Merkel reiterated on Wednesday that Germany expected Greece to implement an "ambitious" austerity programme if it wanted a helping hand.

Credit ratings agency Standard & Poor's also downgraded Spain's debt on Wednesday, saying its decision to lower its rating by one notch to AA from AA+ was due to its expectation that the country will suffer an "extended" period of subdued economic growth.

The agency said Spain's economic growth in the years to 2016 is likely to average around 0.7 per cent a year against its previous expectation of above one per cent.

Investors fear any rescue package may not reach Greece to enable it to avoid default by May 19, when $12bn in bond payments becomes due.

Strauss-Kahn said on Wednesday that confidence in the eurozone as a whole was on the line following the crisis.

"It is the confidence in the whole [euro]zone that is at stake," he said.

German assurances

Wolfgang Schaeuble, Germany's finance minister, insisted that legislation to free up his country's contribution could get through both houses of parliament within a week, as early as May 7, if Greece wraps up its ongoing talks with the IMF and the European Union quickly enough.

Guido Westerwelle, Germany's foreign minister, echoed that commitment, insisting that Berlin is ready to act quickly in order to protect the euro.

"We will protect our currency and this is in the deepest interest of every European citizen," he said.

In Europe, Germany's DAX was down 0.5 per cent in afternoon trading on Wednesday, while France's CAC-40 fell 0.8 per cent.

However, Britain's FTSE 100 index of leading shares was up 0.2 per cent amid hopes of an imminent deal

Wall Street opened solidly, with the Dow Jones industrial average up 0.3 per cent.

Earlier, Asian markets ended considerably lower.

Japan's benchmark Nikkei share average was down around 2.5 per cent in afternoon trade while Hong Kong's Hang Seng and South Korea's Kospi were both lower by more than one per cent.

Bond 'meltdown'

In addition to downgrading Greece's debt rating on Tuesday, Standard & Poor's also marked down Portugal's debt status.

The downgrade [Greece's] has "sent the bond markets into meltdown and equity investors toward the exits," said Michael Hewson, an analyst with CMC Markets in London.

Nicholas Skourias, chief investment officer at Pegasus Securities in Athens, said: "There is a very serious risk of contagion, it's something like post-Lehman period. Everybody is panicking and there is a lot of fear in the market".

"I think that today we will have a lot of pressure as well because there is this fear of contagion."
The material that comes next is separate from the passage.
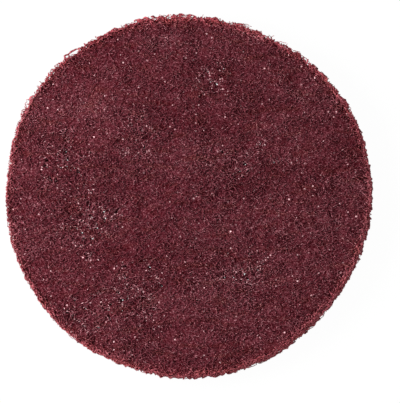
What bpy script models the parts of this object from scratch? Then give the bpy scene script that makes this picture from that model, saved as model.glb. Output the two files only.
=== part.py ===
"""A non-woven polishing disc: one springy web of curly nylon fibre, coated with resin and
fine grit, and cut round with a die. It lies on its lower face, centred on the origin.

Lengths are in metres, +Z is up."""

import math
import random

import bmesh
import bpy
from mathutils import Vector, noise

# Overall size of the disc.
DISC_DIAMETER = 0.125
WEB_THICKNESS = 0.0095

# The web's two faces: tufts of fibre with pits between them, on a slower swell of the loft.
TUFT_ROWS = 26  # rows of tufts from the middle to the rim
TUFT_DEPTH = 0.0017  # from the tops of the tufts down to the pits
TUFT_LENGTH = 0.0044  # from one tuft to the next
TUFT_MEAN = 0.14  # mean depth of a face as a share of that; less leaves more tops pressed flat
CURL_DEPTH = 0.0005  # how far a single curl stands above or below its tuft
LOFT_DEPTH = 0.0007  # how much thinner the web gets where it has less fibre
LOFT_LENGTH = 0.021  # from one such place to the next
STRAY_SHIFT = 0.0006  # how far a tuft lies from its place in an even pattern
REST_SPOT = 0.006  # radius of the flat spot under the middle, where the disc's weight lies

# The rim, where the die pinched the web's edges and left short cut ends standing out.
RIM_TEETH = 330  # cut ends around the rim
TOOTH_DEPTH = 0.0013  # from the furthest cut ends in to the cut
RIM_WANDER = 0.0004  # how far the soft web moved under the die
EDGE_PINCH = 0.0009  # how far the edges are drawn in and down
WALL_ROWS = (0.33, 0.67)  # heights of the rows of cut ends, as shares of the thickness
WALL_STRAY = 0.0007  # how far a cut end lies above or below its row

# The gaps that show light through the web. Each is a pit from above and one from below that
# meet halfway, and each gap is bounded by three strands.
GAP_WAIST = 0.0013  # side of the opening where the two pits meet
SOUND_RIM = 0.0036  # width of the outer band that has no gap
THIN_DIP = 0.0009  # how much the faces sink where the web is thin

# Where the web is thin: the angle and distance from the middle as a share of the radius, then
# the radius of the place in metres and how many gaps it holds.
THIN_PLACES = (
    (196, 0.58, 0.011, 26),
    (163, 0.70, 0.010, 14),
    (244, 0.63, 0.012, 22),
    (229, 0.86, 0.008, 10),
    (78, 0.66, 0.007, 8),
    (310, 0.54, 0.009, 10),
    (20, 0.35, 0.012, 8),
    (122, 0.38, 0.010, 8),
)

# Which tufts, curls and cut ends this disc has.
SEED = 11
TUFT_FIELD = 5.0
LOFT_FIELD = 9.0
WANDER_FIELD = 1.7

# Looks of the plain model, read as the photograph's mean colour.
WEB_COLOUR = (0.112, 0.026, 0.033, 1.0)
WEB_ROUGHNESS = 0.8

UP, DOWN = 1, -1


def clearScene():
    for found in list(bpy.data.objects):
        bpy.data.objects.remove(found, do_unlink=True)


def polar(angle, radius):
    return Vector((radius * math.cos(angle), radius * math.sin(angle)))


def discRadius():
    return DISC_DIAMETER / 2


def thinness(place):
    """1 in the middle of a thin place, falling to 0 outside it."""
    most = 0.0
    for degrees, share, radius, _ in THIN_PLACES:
        middle = polar(math.radians(degrees), share * discRadius())
        away = (place - middle).length / radius
        most = max(most, math.exp(-away * away))
    return most


def sinkAt(place, side, curl):
    """How far a face lies below the tallest tufts at one place. The tops are pressed flat."""
    x, y = place
    tuft = noise.noise(Vector((x / TUFT_LENGTH, y / TUFT_LENGTH, TUFT_FIELD * side)))
    loft = noise.noise(Vector((x / LOFT_LENGTH, y / LOFT_LENGTH, LOFT_FIELD * side)))
    sink = TUFT_DEPTH * (TUFT_MEAN - tuft) - LOFT_DEPTH * loft - curl
    return max(0.0, sink) + THIN_DIP * thinness(place)


def faceHeight(place, side, curl):
    sink = sinkAt(place, side, curl)
    if side == UP:
        return WEB_THICKNESS - sink
    return 0.0 if place.length < REST_SPOT else sink


def rimRadius(angle):
    """The die's circle, as the soft web sprang back from it."""
    turn = Vector((math.cos(angle), math.sin(angle), 0.0))
    return discRadius() + RIM_WANDER * noise.noise(WANDER_FIELD * turn)


def tuftRing(mesh, row, side, dice):
    """One ring of tufts, six more than the ring inside it."""
    count = 6 * row
    reach = (discRadius() - EDGE_PINCH - TOOTH_DEPTH) * row / TUFT_ROWS
    ring = []
    for step in range(count):
        place = polar(2 * math.pi * step / count, reach)
        place += Vector((dice.uniform(-1, 1), dice.uniform(-1, 1))) * STRAY_SHIFT
        height = faceHeight(place, side, dice.uniform(-1, 1) * CURL_DEPTH)
        ring.append(mesh.verts.new((place.x, place.y, height)))
    return ring


def edgeRing(mesh, side, dice):
    """The cut edge of a face, pinched in and down by the die."""
    ring = []
    for step in range(RIM_TEETH):
        angle = 2 * math.pi * step / RIM_TEETH
        bite = TOOTH_DEPTH * dice.random()
        place = polar(angle, rimRadius(angle) - EDGE_PINCH - bite)
        height = faceHeight(place, side, 0.0)
        height -= side * EDGE_PINCH * dice.uniform(0.3, 1.0)
        ring.append(mesh.verts.new((place.x, place.y, height)))
    return ring


def wallRing(mesh, share, dice):
    """Cut ends along the side wall, at a share of the web's thickness."""
    ring = []
    for step in range(RIM_TEETH):
        angle = 2 * math.pi * (step + dice.uniform(-0.3, 0.3)) / RIM_TEETH
        bite = TOOTH_DEPTH * dice.random() ** 1.5
        place = polar(angle, rimRadius(angle) - bite)
        height = WEB_THICKNESS * share + WALL_STRAY * dice.uniform(-1, 1)
        ring.append(mesh.verts.new((place.x, place.y, height)))
    return ring


def trianglesBetween(inner, outer):
    """Corner triples that join two rings, counter-clockwise as seen from above."""
    triples = []
    i = j = 0
    while i < len(inner) or j < len(outer):
        near = inner[i % len(inner)]
        far = outer[j % len(outer)]
        if (j + 1) * len(inner) <= (i + 1) * len(outer):
            triples.append((near, far, outer[(j + 1) % len(outer)]))
            j += 1
        else:
            triples.append((near, far, inner[(i + 1) % len(inner)]))
            i += 1
    return triples


def faceTriples(mesh, side, dice):
    """A whole face as corner triples, and its outer ring."""
    middle = mesh.verts.new((0.0, 0.0, faceHeight(Vector((0.0, 0.0)), side, 0.0)))
    rings = [tuftRing(mesh, row, side, dice) for row in range(1, TUFT_ROWS)]
    rings.append(edgeRing(mesh, side, dice))
    first = rings[0]
    triples = [(middle, first[i], first[(i + 1) % len(first)]) for i in range(len(first))]
    for inner, outer in zip(rings, rings[1:]):
        triples += trianglesBetween(inner, outer)
    return triples, rings[-1]


def centreOf(corners):
    total = Vector((0.0, 0.0, 0.0))
    for corner in corners:
        total += corner.co
    return total / len(corners)


def chooseGaps(triples, dice):
    """The triangles that are left open, none of them beside another or at the rim."""
    centres = [centreOf(corners).xy for corners in triples]
    owners = {}
    for index, corners in enumerate(triples):
        for a, b in zip(corners, corners[1:] + corners[:1]):
            owners.setdefault(frozenset((a, b)), set()).add(index)
    sound = discRadius() - SOUND_RIM
    inside = {i for i in range(len(triples)) if centres[i].length < sound}
    chosen = set()
    for degrees, share, radius, count in THIN_PLACES:
        middle = polar(math.radians(degrees), share * discRadius())
        for _ in range(count):
            aim = middle + polar(dice.uniform(0, 2 * math.pi), radius * dice.random() ** 0.7)
            nearest = min(sorted(inside), key=lambda i: (centres[i] - aim).length)
            chosen.add(nearest)
            for a, b in zip(triples[nearest], triples[nearest][1:] + triples[nearest][:1]):
                inside -= owners[frozenset((a, b))]
    return chosen


def openGap(mesh, above, below):
    """Walls of one gap, from three corners above through the narrow waist to three below."""
    middle = (centreOf(above) + centreOf(below)) / 2
    waist = []
    for top, bottom in zip(above, below):
        out = ((top.co + bottom.co) / 2 - middle).normalized()
        waist.append(mesh.verts.new(middle + out * GAP_WAIST / math.sqrt(3)))
    for i in range(3):
        j = (i + 1) % 3
        mesh.faces.new((above[i], above[j], waist[j], waist[i]))
        mesh.faces.new((waist[i], waist[j], below[j], below[i]))


def joinWall(mesh, rings):
    """The side wall, from the lower edge ring up to the upper one."""
    for low, high in zip(rings, rings[1:]):
        for i in range(len(low)):
            j = (i + 1) % len(low)
            mesh.faces.new((low[i], low[j], high[j]))
            mesh.faces.new((low[i], high[j], high[i]))


def centreOnOrigin(mesh):
    """Moves the ragged outline so that its box is centred on the origin."""
    xs = [vert.co.x for vert in mesh.verts]
    ys = [vert.co.y for vert in mesh.verts]
    shift = Vector((-(min(xs) + max(xs)) / 2, -(min(ys) + max(ys)) / 2, 0.0))
    bmesh.ops.translate(mesh, verts=mesh.verts, vec=shift)


def webMesh():
    dice = random.Random(SEED)
    mesh = bmesh.new()
    top, topEdge = faceTriples(mesh, UP, dice)
    bottom, bottomEdge = faceTriples(mesh, DOWN, dice)
    gaps = chooseGaps(top, dice)
    for index, (above, below) in enumerate(zip(top, bottom)):
        if index in gaps:
            openGap(mesh, above, below)
            continue
        mesh.faces.new(above)
        mesh.faces.new(below[::-1])
    wall = [wallRing(mesh, share, dice) for share in WALL_ROWS]
    joinWall(mesh, [bottomEdge, *wall, topEdge])
    bmesh.ops.triangulate(mesh, faces=mesh.faces)
    bmesh.ops.recalc_face_normals(mesh, faces=mesh.faces)
    centreOnOrigin(mesh)
    made = bpy.data.meshes.new("fibre_web")
    mesh.to_mesh(made)
    mesh.free()
    return made


def webMaterial():
    made = bpy.data.materials.new("grit-coated nylon web")
    made.use_nodes = True
    shader = made.node_tree.nodes["Principled BSDF"]
    shader.inputs["Base Color"].default_value = WEB_COLOUR
    shader.inputs["Roughness"].default_value = WEB_ROUGHNESS
    shader.inputs["Metallic"].default_value = 0.0
    made.diffuse_color = WEB_COLOUR
    return made


def makeDisc():
    mesh = webMesh()
    mesh.materials.append(webMaterial())
    disc = bpy.data.objects.new("fibre_web", mesh)
    bpy.context.scene.collection.objects.link(disc)
    mesh.shade_smooth()
    mesh.set_sharp_from_angle(angle=math.radians(35))
    return disc


clearScene()
makeDisc()
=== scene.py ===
# Looks of a non-woven polishing disc: curly nylon fibres with a maroon resin and grit coat.
# The disc lies on its lower face, centred on the origin. Lengths are in metres.
import math

import bmesh
import bpy
from mathutils import Matrix, Vector


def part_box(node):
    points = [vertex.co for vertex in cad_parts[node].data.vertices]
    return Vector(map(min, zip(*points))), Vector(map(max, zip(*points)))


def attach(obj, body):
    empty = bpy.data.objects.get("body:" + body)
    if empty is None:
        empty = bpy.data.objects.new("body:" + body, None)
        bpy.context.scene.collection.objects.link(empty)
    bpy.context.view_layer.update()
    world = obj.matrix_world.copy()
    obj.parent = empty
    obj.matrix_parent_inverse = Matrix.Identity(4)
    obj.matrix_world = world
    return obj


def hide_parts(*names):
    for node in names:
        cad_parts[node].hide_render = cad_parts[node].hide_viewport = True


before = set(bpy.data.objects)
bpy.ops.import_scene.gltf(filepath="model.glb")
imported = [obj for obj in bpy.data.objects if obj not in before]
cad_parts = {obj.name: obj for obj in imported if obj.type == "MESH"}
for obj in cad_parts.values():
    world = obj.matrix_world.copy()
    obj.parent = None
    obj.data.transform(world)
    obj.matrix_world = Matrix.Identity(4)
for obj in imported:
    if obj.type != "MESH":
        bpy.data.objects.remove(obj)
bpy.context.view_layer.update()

nodeName = "fibre_web"
mm = 0.001

# The disc as the frame gives it
lowCorner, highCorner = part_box(nodeName)
discRadius = (highCorner.x - lowCorner.x + highCorner.y - lowCorner.y) / 4
webHeight = highCorner.z

# Where the photograph was taken from, and how the disc lies in it
shot = {
    "lean": math.radians(11),  # from straight above
    "leanTowards": math.radians(-55),  # round from image right, which is +X
    "distance": 0.8,  # from the camera to the disc
    "imageSize": (400, 403),  # pixels
    "discCentre": (186.8, 194.4),  # pixels, from the upper left corner
    "pixel": 0.3405 * mm,  # length that one pixel covers at the disc
}
towardsCamera = Vector((
    math.sin(shot["lean"]) * math.cos(shot["leanTowards"]),
    math.sin(shot["lean"]) * math.sin(shot["leanTowards"]),
    math.cos(shot["lean"]),
))
sight = towardsCamera / towardsCamera.z  # how far the line of sight goes aside for each metre up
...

Speaking during a cabinet meeting on Wednesday, George Papandreou, the Greek prime minister, said that every EU member must "prevent the fire that intensified through the international crisis from spreading to the entire European and global economy".

Insisting Greece was determined to bring its economy into order, he said: "We will show that we do not run away. In difficult times we can perform, and we are performing, miracles.

"Our government is determined to correct a course that has been followed for decades in a very short time."